───── RECORDS SUPPLIED ─────

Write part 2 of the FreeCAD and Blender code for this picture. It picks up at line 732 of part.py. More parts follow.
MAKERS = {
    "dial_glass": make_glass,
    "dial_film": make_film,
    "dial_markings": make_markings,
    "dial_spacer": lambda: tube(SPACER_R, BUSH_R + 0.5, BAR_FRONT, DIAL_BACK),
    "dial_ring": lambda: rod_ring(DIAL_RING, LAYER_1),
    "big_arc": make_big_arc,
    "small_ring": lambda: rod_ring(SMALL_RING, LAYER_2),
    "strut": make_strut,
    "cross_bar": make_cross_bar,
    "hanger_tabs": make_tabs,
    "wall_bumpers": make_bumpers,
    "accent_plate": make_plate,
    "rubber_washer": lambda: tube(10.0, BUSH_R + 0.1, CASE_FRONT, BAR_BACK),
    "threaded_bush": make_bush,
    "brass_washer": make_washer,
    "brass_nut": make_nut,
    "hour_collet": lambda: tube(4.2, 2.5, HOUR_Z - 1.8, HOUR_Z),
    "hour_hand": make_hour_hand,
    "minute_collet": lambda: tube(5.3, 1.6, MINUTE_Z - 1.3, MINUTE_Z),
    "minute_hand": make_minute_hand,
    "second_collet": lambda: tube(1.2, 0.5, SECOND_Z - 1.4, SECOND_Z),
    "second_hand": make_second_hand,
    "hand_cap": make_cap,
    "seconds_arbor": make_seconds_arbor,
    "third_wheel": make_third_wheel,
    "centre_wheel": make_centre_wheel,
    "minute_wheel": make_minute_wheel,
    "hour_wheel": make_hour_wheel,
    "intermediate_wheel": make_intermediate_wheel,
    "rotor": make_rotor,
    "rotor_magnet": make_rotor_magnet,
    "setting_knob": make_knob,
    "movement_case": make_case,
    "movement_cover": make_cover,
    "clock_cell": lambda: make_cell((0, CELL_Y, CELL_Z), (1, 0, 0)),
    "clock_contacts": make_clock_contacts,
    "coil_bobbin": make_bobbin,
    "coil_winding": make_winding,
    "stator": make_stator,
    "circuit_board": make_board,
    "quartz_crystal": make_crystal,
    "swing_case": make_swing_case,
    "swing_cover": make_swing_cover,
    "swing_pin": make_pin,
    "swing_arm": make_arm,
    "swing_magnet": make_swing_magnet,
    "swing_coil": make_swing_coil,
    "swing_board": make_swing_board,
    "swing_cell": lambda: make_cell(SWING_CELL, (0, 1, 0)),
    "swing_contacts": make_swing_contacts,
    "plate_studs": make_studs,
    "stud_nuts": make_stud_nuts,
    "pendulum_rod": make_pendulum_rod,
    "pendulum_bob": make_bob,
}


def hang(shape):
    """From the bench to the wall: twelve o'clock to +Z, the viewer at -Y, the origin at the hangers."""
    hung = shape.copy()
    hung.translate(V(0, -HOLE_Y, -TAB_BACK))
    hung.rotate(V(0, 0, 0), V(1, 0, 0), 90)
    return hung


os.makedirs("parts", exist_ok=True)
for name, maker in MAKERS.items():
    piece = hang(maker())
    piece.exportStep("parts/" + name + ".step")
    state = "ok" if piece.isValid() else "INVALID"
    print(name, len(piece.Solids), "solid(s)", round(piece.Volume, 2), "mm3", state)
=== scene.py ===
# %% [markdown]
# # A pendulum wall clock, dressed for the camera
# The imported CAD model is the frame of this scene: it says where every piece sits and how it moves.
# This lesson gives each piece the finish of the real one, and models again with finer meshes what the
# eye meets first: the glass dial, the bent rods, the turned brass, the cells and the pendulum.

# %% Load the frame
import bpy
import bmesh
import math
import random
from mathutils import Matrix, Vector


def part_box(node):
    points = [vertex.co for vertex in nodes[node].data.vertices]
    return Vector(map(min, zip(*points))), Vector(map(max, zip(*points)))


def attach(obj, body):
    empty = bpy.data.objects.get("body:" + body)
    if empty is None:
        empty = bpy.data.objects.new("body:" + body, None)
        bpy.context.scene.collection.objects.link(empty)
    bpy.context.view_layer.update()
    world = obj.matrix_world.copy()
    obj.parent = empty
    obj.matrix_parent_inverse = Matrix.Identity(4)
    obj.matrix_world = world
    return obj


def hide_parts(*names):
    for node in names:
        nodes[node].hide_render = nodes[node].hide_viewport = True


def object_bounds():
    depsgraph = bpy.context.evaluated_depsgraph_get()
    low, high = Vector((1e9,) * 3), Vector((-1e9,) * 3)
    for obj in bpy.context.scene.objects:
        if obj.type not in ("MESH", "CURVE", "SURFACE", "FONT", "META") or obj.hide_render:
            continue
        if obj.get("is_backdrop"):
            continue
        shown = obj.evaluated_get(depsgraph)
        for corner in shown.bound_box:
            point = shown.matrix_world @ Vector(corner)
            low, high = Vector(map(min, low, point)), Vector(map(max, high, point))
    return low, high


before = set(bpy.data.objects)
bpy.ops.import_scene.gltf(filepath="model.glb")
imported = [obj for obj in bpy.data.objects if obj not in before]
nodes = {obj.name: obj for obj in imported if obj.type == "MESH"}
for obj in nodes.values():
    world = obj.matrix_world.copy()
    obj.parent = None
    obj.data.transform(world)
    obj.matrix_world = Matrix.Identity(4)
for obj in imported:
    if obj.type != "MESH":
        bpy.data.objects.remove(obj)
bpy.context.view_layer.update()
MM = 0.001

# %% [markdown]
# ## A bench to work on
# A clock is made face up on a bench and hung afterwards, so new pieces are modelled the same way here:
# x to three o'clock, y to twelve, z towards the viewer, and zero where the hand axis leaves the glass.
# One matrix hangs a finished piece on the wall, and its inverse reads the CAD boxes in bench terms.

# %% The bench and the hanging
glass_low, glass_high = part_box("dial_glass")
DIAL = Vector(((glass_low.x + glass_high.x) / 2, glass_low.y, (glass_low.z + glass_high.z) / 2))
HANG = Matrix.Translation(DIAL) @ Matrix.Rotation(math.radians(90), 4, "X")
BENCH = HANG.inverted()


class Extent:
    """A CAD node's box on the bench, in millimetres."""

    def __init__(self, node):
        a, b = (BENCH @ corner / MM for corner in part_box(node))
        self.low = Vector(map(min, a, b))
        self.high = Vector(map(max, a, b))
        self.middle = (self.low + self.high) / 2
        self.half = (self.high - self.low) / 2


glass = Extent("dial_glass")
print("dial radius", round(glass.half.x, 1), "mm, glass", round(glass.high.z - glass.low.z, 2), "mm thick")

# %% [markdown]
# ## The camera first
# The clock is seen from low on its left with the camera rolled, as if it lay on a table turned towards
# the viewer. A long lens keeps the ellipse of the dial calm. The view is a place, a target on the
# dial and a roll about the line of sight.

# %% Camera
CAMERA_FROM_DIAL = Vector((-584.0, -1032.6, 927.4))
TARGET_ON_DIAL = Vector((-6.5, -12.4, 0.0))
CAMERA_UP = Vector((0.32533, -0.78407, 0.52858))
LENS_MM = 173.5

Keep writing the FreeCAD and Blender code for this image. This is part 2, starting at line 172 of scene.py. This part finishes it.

─────

- **AIM**
Without leaving anything out, give the entries again exactly.

- **RESULT OF THIS TASK**
Write part 2 of the FreeCAD and Blender code for this picture. It picks up at line 732 of part.py. More parts follow.
MAKERS = {
    "dial_glass": make_glass,
    "dial_film": make_film,
    "dial_markings": make_markings,
    "dial_spacer": lambda: tube(SPACER_R, BUSH_R + 0.5, BAR_FRONT, DIAL_BACK),
    "dial_ring": lambda: rod_ring(DIAL_RING, LAYER_1),
    "big_arc": make_big_arc,
    "small_ring": lambda: rod_ring(SMALL_RING, LAYER_2),
    "strut": make_strut,
    "cross_bar": make_cross_bar,
    "hanger_tabs": make_tabs,
    "wall_bumpers": make_bumpers,
    "accent_plate": make_plate,
    "rubber_washer": lambda: tube(10.0, BUSH_R + 0.1, CASE_FRONT, BAR_BACK),
    "threaded_bush": make_bush,
    "brass_washer": make_washer,
    "brass_nut": make_nut,
    "hour_collet": lambda: tube(4.2, 2.5, HOUR_Z - 1.8, HOUR_Z),
    "hour_hand": make_hour_hand,
    "minute_collet": lambda: tube(5.3, 1.6, MINUTE_Z - 1.3, MINUTE_Z),
    "minute_hand": make_minute_hand,
    "second_collet": lambda: tube(1.2, 0.5, SECOND_Z - 1.4, SECOND_Z),
    "second_hand": make_second_hand,
    "hand_cap": make_cap,
    "seconds_arbor": make_seconds_arbor,
    "third_wheel": make_third_wheel,
    "centre_wheel": make_centre_wheel,
    "minute_wheel": make_minute_wheel,
    "hour_wheel": make_hour_wheel,
    "intermediate_wheel": make_intermediate_wheel,
    "rotor": make_rotor,
    "rotor_magnet": make_rotor_magnet,
    "setting_knob": make_knob,
    "movement_case": make_case,
    "movement_cover": make_cover,
    "clock_cell": lambda: make_cell((0, CELL_Y, CELL_Z), (1, 0, 0)),
    "clock_contacts": make_clock_contacts,
    "coil_bobbin": make_bobbin,
    "coil_winding": make_winding,
    "stator": make_stator,
    "circuit_board": make_board,
    "quartz_crystal": make_crystal,
    "swing_case": make_swing_case,
    "swing_cover": make_swing_cover,
    "swing_pin": make_pin,
    "swing_arm": make_arm,
    "swing_magnet": make_swing_magnet,
    "swing_coil": make_swing_coil,
    "swing_board": make_swing_board,
    "swing_cell": lambda: make_cell(SWING_CELL, (0, 1, 0)),
    "swing_contacts": make_swing_contacts,
    "plate_studs": make_studs,
    "stud_nuts": make_stud_nuts,
    "pendulum_rod": make_pendulum_rod,
    "pendulum_bob": make_bob,
}


def hang(shape):
    """From the bench to the wall: twelve o'clock to +Z, the viewer at -Y, the origin at the hangers."""
    hung = shape.copy()
    hung.translate(V(0, -HOLE_Y, -TAB_BACK))
    hung.rotate(V(0, 0, 0), V(1, 0, 0), 90)
    return hung


os.makedirs("parts", exist_ok=True)
for name, maker in MAKERS.items():
    piece = hang(maker())
    piece.exportStep("parts/" + name + ".step")
    state = "ok" if piece.isValid() else "INVALID"
    print(name, len(piece.Solids), "solid(s)", round(piece.Volume, 2), "mm3", state)
=== scene.py ===
# %% [markdown]
# # A pendulum wall clock, dressed for the camera
# The imported CAD model is the frame of this scene: it says where every piece sits and how it moves.
# This lesson gives each piece the finish of the real one, and models again with finer meshes what the
# eye meets first: the glass dial, the bent rods, the turned brass, the cells and the pendulum.

# %% Load the frame
import bpy
import bmesh
import math
import random
from mathutils import Matrix, Vector


def part_box(node):
    points = [vertex.co for vertex in nodes[node].data.vertices]
    return Vector(map(min, zip(*points))), Vector(map(max, zip(*points)))


def attach(obj, body):
    empty = bpy.data.objects.get("body:" + body)
    if empty is None:
        empty = bpy.data.objects.new("body:" + body, None)
        bpy.context.scene.collection.objects.link(empty)
    bpy.context.view_layer.update()
    world = obj.matrix_world.copy()
    obj.parent = empty
    obj.matrix_parent_inverse = Matrix.Identity(4)
    obj.matrix_world = world
    return obj


def hide_parts(*names):
    for node in names:
        nodes[node].hide_render = nodes[node].hide_viewport = True


def object_bounds():
    depsgraph = bpy.context.evaluated_depsgraph_get()
    low, high = Vector((1e9,) * 3), Vector((-1e9,) * 3)
    for obj in bpy.context.scene.objects:
        if obj.type not in ("MESH", "CURVE", "SURFACE", "FONT", "META") or obj.hide_render:
            continue
        if obj.get("is_backdrop"):
            continue
        shown = obj.evaluated_get(depsgraph)
        for corner in shown.bound_box:
            point = shown.matrix_world @ Vector(corner)
            low, high = Vector(map(min, low, point)), Vector(map(max, high, point))
    return low, high


before = set(bpy.data.objects)
bpy.ops.import_scene.gltf(filepath="model.glb")
imported = [obj for obj in bpy.data.objects if obj not in before]
nodes = {obj.name: obj for obj in imported if obj.type == "MESH"}
for obj in nodes.values():
    world = obj.matrix_world.copy()
    obj.parent = None
    obj.data.transform(world)
    obj.matrix_world = Matrix.Identity(4)
for obj in imported:
    if obj.type != "MESH":
        bpy.data.objects.remove(obj)
bpy.context.view_layer.update()
MM = 0.001

# %% [markdown]
# ## A bench to work on
# A clock is made face up on a bench and hung afterwards, so new pieces are modelled the same way here:
# x to three o'clock, y to twelve, z towards the viewer, and zero where the hand axis leaves the glass.
# One matrix hangs a finished piece on the wall, and its inverse reads the CAD boxes in bench terms.

# %% The bench and the hanging
glass_low, glass_high = part_box("dial_glass")
DIAL = Vector(((glass_low.x + glass_high.x) / 2, glass_low.y, (glass_low.z + glass_high.z) / 2))
HANG = Matrix.Translation(DIAL) @ Matrix.Rotation(math.radians(90), 4, "X")
BENCH = HANG.inverted()


class Extent:
    """A CAD node's box on the bench, in millimetres."""

    def __init__(self, node):
        a, b = (BENCH @ corner / MM for corner in part_box(node))
        self.low = Vector(map(min, a, b))
        self.high = Vector(map(max, a, b))
        self.middle = (self.low + self.high) / 2
        self.half = (self.high - self.low) / 2


glass = Extent("dial_glass")
print("dial radius", round(glass.half.x, 1), "mm, glass", round(glass.high.z - glass.low.z, 2), "mm thick")

# %% [markdown]
# ## The camera first
# The clock is seen from low on its left with the camera rolled, as if it lay on a table turned towards
# the viewer. A long lens keeps the ellipse of the dial calm. The view is a place, a target on the
# dial and a roll about the line of sight.

# %% Camera
CAMERA_FROM_DIAL = Vector((-584.0, -1032.6, 927.4))
TARGET_ON_DIAL = Vector((-6.5, -12.4, 0.0))
CAMERA_UP = Vector((0.32533, -0.78407, 0.52858))
LENS_MM = 173.5

Keep writing the FreeCAD and Blender code for this image. This is part 2, starting at line 172 of scene.py. This part finishes it.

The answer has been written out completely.